Artigo

Codinome Clemente em debate na ABI

Atualizada em 11/10/2022 às 12h22

A Associação Brasileira de Imprensa, sediada no Rio de Janeiro, convidou-me a reabrir o cine ABI, no próximo dia 28 de novembro às 18h30, com uma projeção do filme Codinome Clemente, para convidados, seguida de debate sobre esse personagem que, nas palavras do jornalista Franklin Martins, seu contemporâneo de clandestinidade, foi o mais ferozmente cassado pela ditadura militar. Jamais foi capturado. Se houvesse sido lançado há cerca de três anos, este filme representaria um resgate da História recente do país - foi com essa intenção que iniciei sua produção ao perceber a dimensão do personagem a quem a roteirista, Duba Elia, me apresentou em 2004.

Impressionou-me seu talento como escritor no livro “Viagem à Luta Armada”, publicado nos anos 80. Somando-se a tudo isso: personalidades rebeldes, que tentam combater desigualdades sociais, sempre despertaram a minha admiração. Os heróis da minha adolescência, não foram os Beatles e os Rolling Stones: foram os padres da Igreja progressista, tais como: D. Pedro Casaldáliga, D. Luciano Mendes, D. Helder Câmara e todos eles se dedicaram à luta pelo restabelecimento do Estado de direito no país. Era um mundo brutalmente dividido entre dois lados e Carlos Eugênio Paz escolheu combater a repressão e defender o Socialismo. O filme ajuda a entender esse contexto social, a ver que continuamos vivendo de golpe em golpe: uma realidade não só brasileira, mas, latino-americana.
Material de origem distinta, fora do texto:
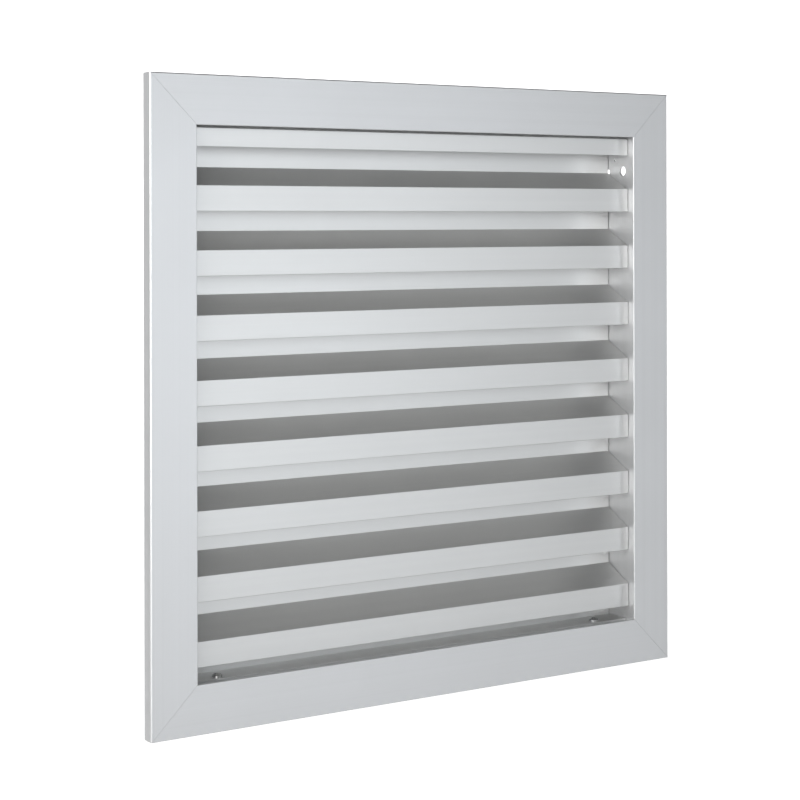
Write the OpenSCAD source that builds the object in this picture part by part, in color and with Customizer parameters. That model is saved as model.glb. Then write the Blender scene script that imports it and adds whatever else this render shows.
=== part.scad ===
// Fixed weather louvre (air grille) for an opening in an outside wall.
// +X is right and +Z is up as seen from outside. The front faces -Y.
// The plane Y = 0 is the wall's face, which the flange's return lip rests on.
// The origin is the middle of the opening in that plane. Millimetres.

/* [Overall] */
// Width over the flange
outer_w = 500; // [360:10:800]
// Height over the flange
outer_h = 500; // [440:10:640]

/* [Frame profile] */
// Width of the flange as seen from the front
flange_w = 38.5; // [31:0.5:46]
// Wall thickness of the frame profile
frame_t = 1.8; // [1.6:0.1:2]
// How far the flange stands off the wall: depth of its return lip
lip_d = 12; // [10:0.5:16]
// Width of the foot that turns in from the lip along the wall
lip_foot = 4; // [2:0.5:4]
// How far the flange's inner edge overhangs the box wall
nose = 3.5; // [2:0.5:5]
// Bevel along the outer front edge
edge_bevel = 0.8; // [0.3:0.1:1.2]
// Open joint line left at each mitre
mitre_line = 0.2; // [0.1:0.05:0.4]

/* [Corner cleats] */
// Width of a cleat's leg
cleat_w = 16; // [12:1:17]
// Length of a cleat's leg
cleat_leg = 62; // [45:1:90]
// Thickness of a cleat
cleat_t = 3; // [2:0.5:3.5]
// Distance from the flange's outer edge to the cleat
cleat_edge = 8; // [8:0.5:9]
// Wall and lip of the groove that holds a cleat
groove_t = 1.3; // [1:0.1:1.5]
// Diameter of the grub screws in the cleats
grub_d = 4; // [3:0.5:5]

/* [Blades] */
// Number of full blades
blade_count = 8; // [5:1:8]
// Wall thickness of the blade profiles
blade_t = 1.5; // [1.2:0.1:1.8]
// Distance of the blades' front faces behind the front of the flange
blade_recess = 12; // [10:0.5:14]
// Depth from a blade's front leg to its rear leg
blade_d = 27.5; // [22.5:0.5:33]
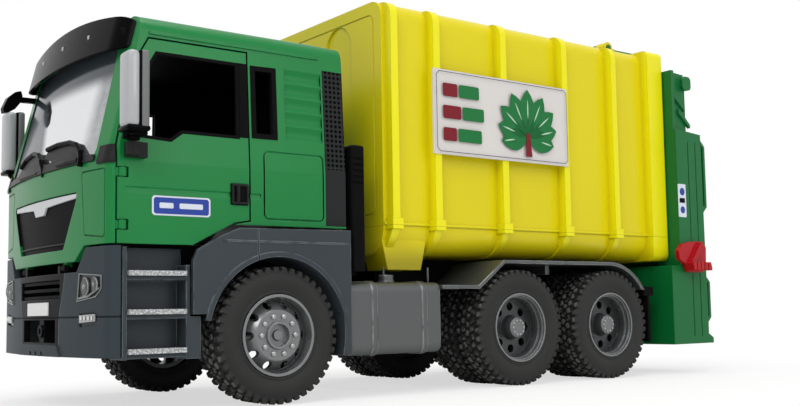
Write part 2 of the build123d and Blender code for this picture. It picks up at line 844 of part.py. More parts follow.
# Steps below each door
step_zs = (29.0, 46.8, 64.4)
with BuildPart() as steps:
    slab((171, 204), (63, 65), (25, 76))
    slab((202, 204), (65, 75.5), (25, 76))
    extrude(outline(side_plane(75), ((165.5, 24.5), (173, 24.5), (173, 68), (171, 68), (171, 44), (165.5, 44))), amount=10)
    for z in step_zs:
        slab((173, 202), (65, 74.5), (z - 3.5, z - 1.5))
    slab((180, 190), (rail_outer_y, 63), (46, 54))
    mirror(about=Plane.XZ)
save(steps, "steps")

with BuildPart() as step_treads:
    for z in step_zs:
        slab((173.4, 201.6), (69.5, 77), (z - 1.5, z + 0.8))
    mirror(about=Plane.XZ)
save(step_treads, "step_treads")

# Front mudguards: a liner round the wheel and a side panel with its arch cut
arch_radius = 38.5
fender_outer_y = 77.5
with BuildPart() as front_fenders:
    panel_points = (
        (81.5, 23),
        (81.5, 87.0),
        (146, 86.2),
        (157, 81.6),
        (168, 75.4),
        (170.4, 70),
        (170.4, 45),
        (160, 45),
        (160, 23),
    )
    extrude(outline(side_plane(fender_outer_y), panel_points), amount=2.5)
    with BuildSketch(side_plane(fender_outer_y)) as liner:
        with Locations((front_axle_x, tyre_radius)):
            Circle(arch_radius + 2)
        with Locations((front_axle_x, 45)):
            Rectangle(200, 100, align=(Align.CENTER, Align.MAX), mode=Mode.SUBTRACT)
    extrude(liner.sketch, amount=28)
    slab((81.5, 86.5), (49.5, fender_outer_y), (23, 46))
    with BuildSketch(side_plane(90)) as arch:
        with Locations((front_axle_x, tyre_radius)):
            Circle(arch_radius)
            Rectangle(2 * 36.8, 30, align=(Align.CENTER, Align.MAX))
    extrude(arch.sketch, amount=60, mode=Mode.SUBTRACT)
    slab((82, 86.5), (rail_outer_y, 50), (44, 50))
    # A flared lip round the arch, a raised line and the seam of the rear part
    with BuildSketch(side_plane(fender_outer_y + 0.7)) as flare:
        with Locations((front_axle_x, tyre_radius)):
            Circle(arch_radius + 2.5)
            Circle(arch_radius, mode=Mode.SUBTRACT)
        with Locations((front_axle_x, tyre_radius + 8)):
            Rectangle(200, 100, align=(Align.CENTER, Align.MAX), mode=Mode.SUBTRACT)
    extrude(flare.sketch, amount=1.2)
    slab((82.5, 155), (fender_outer_y - 1, fender_outer_y + 0.5), (79.4, 80.2))
    slab((135.6, 136.2), (fender_outer_y - 0.6, fender_outer_y + 1), (70, 88), mode=Mode.SUBTRACT)
    mirror(about=Plane.XZ)
save(front_fenders, "front_fenders")

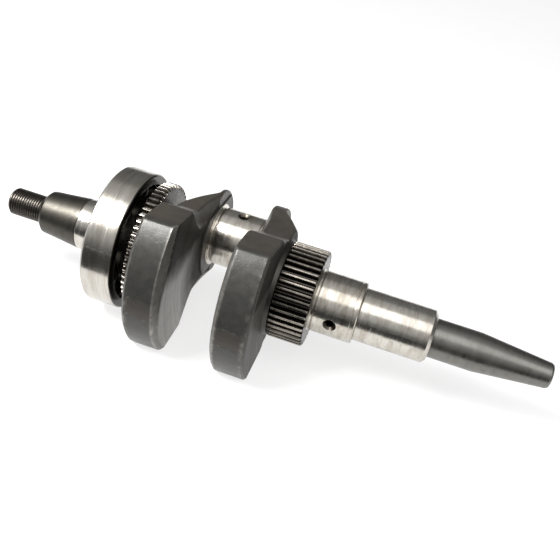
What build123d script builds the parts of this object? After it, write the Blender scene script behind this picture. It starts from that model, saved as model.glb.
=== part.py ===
from build123d import *
import math
import os

# Crankshaft of a small single-throw engine, with its ball bearing and two gears.
# Frame: X runs along the crank axis from the flywheel thread to the output taper, the crankpin
# stands off towards +Y, the counterweights towards -Y, and Z is up. The origin is the centre of
# the ball bearing. All lengths are millimetres.

# --- shaft stations along X -------------------------------------------------------------------
THREAD_END_X = -73.5
FLYWHEEL_TAPER_SMALL_X = -51.5
FLYWHEEL_TAPER_LARGE_X = -26.2
BEARING_SEAT_X = -10.5
GEAR_SEAT_X = 9.0
BALANCER_GEAR_X = 14.2
BALANCER_GEAR_WIDTH = 6.8
LEFT_WEB_OUTER_X = 22.5
LEFT_WEB_THICKNESS = 20.0
PIN_GAP = 30.3
RIGHT_WEB_THICKNESS = 19.7
TIMING_GEAR_X = 94.8
TIMING_GEAR_WIDTH = 20.2
MAIN_JOURNAL_END_X = 140.3
SEAL_JOURNAL_END_X = 181.1
OUTPUT_CYLINDER_END_X = 206.0
OUTPUT_END_X = 246.5

LEFT_WEB_INNER_X = LEFT_WEB_OUTER_X + LEFT_WEB_THICKNESS
RIGHT_WEB_INNER_X = LEFT_WEB_INNER_X + PIN_GAP
RIGHT_WEB_OUTER_X = RIGHT_WEB_INNER_X + RIGHT_WEB_THICKNESS
PIN_MIDDLE_X = (LEFT_WEB_INNER_X + RIGHT_WEB_INNER_X) / 2

# --- shaft radii --------------------------------------------------------------------------------
THREAD_MAJOR_R = 8.0
THREAD_PITCH = 1.5
THREAD_DEPTH = 0.92
FLYWHEEL_TAPER_SMALL_R = 12.5
FLYWHEEL_TAPER_LARGE_R = 15.0
BEARING_BORE_R = 20.0
BALANCER_SEAT_R = 21.0
TIMING_SEAT_R = 18.0
MAIN_JOURNAL_R = 17.5
SEAL_JOURNAL_R = 15.0
OUTPUT_CYLINDER_R = 11.0
SHOULDER_R = 25.0
RIGHT_SHOULDER_R = 27.0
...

Em todo filme que realizo busco personagens que nos ajudem a decifrar o ser humano e suas circunstâncias. Os mais interessantes são singulares, originais e representativos. Para além de tudo, despertam controvérsia. Há outros ex-guerrilheiros, sobreviventes da ditadura militar, com vivências tão marcantes quanto teve o Carlos Eugênio Paz - o Clemente, cuja vida confunde-se com a História do país. Mas ele era um excelente narrador de sua própria trajetória e estava pronto a se revelar. Trouxe uma paleta de emoções muito rica para a nossa narrativa, ancorando o espectador em seus dilemas existenciais.

Codinome Clemente começou a ser realizado em 2009, com a intenção de resgatar um passado histórico recente, que estava sendo revolvido pela Comissão da Verdade, tendo esse militante da resistência à ditadura, disposto a revelar os bastidores da luta armada. Um grande personagem ainda não inteiramente conhecido, que parecia excluído da ascensão da Esquerda ao poder, pois voltou ao Brasil quando todos já estavam inseridos na vida pública. Realizei esta cinebiografia para reconhecer o contexto sociopolítico em que cresci como cidadã. Mas, como observadora de sua vida conturbada, eu preferi filmar sua subjetividade e não a minha. Jamais pretendi deificar, enaltecer ou julgar Carlos Eugênio Paz, mas, através de sua história pessoal desvendar os valores e certezas vividas por sua geração em busca da edificação de um mundo mais justo, mais humano que parece cada vez mais distante. A princípio fui captando entrevistas com recursos próprios. Em algumas sequências eu mesma operei a câmera e fui acumulando mais de 100 horas de material gravado, já contando com Kátia Coelho, na direção de fotografia além de uma equipe de 7 profissionais. A produção foi concluída com recursos do Fundo Setorial do Audiovisual - um fundo originado pela própria atividade que chegou a movimentar, até 2018, mais recursos que a indústria do Turismo - algo em torno de R$ 2,1 bilhões por ano, segundo SICAV - Sindicato da Indústria do Audiovisual.

Chegamos ao final, desse projeto, com uma ANCINE paralisada por questões políticas e administrativas. Decidimos abrir uma campanha de “crowd funding”, como estratégia. alternativa com vistas ao financiamento da distribuição. Pelo link: Codinome Clemente Distribuição http://vaka.me/758706

Antes de falecer, vítima de câncer, em junho deste ano, em Ribeirão Preto, onde vivia com a historiadora Maria Cláudia Ribeiro, Carlos Eugênio Paz despediu-se, por telefone. declarou-se grato pelo meu trabalho frente ao Codinome Clemente afirmando que não há mais lugar no mundo para homens como ele. Mas, como declarou Oliver Stone, sobre a luta de classes: enquanto houver humanidade haverá resistência.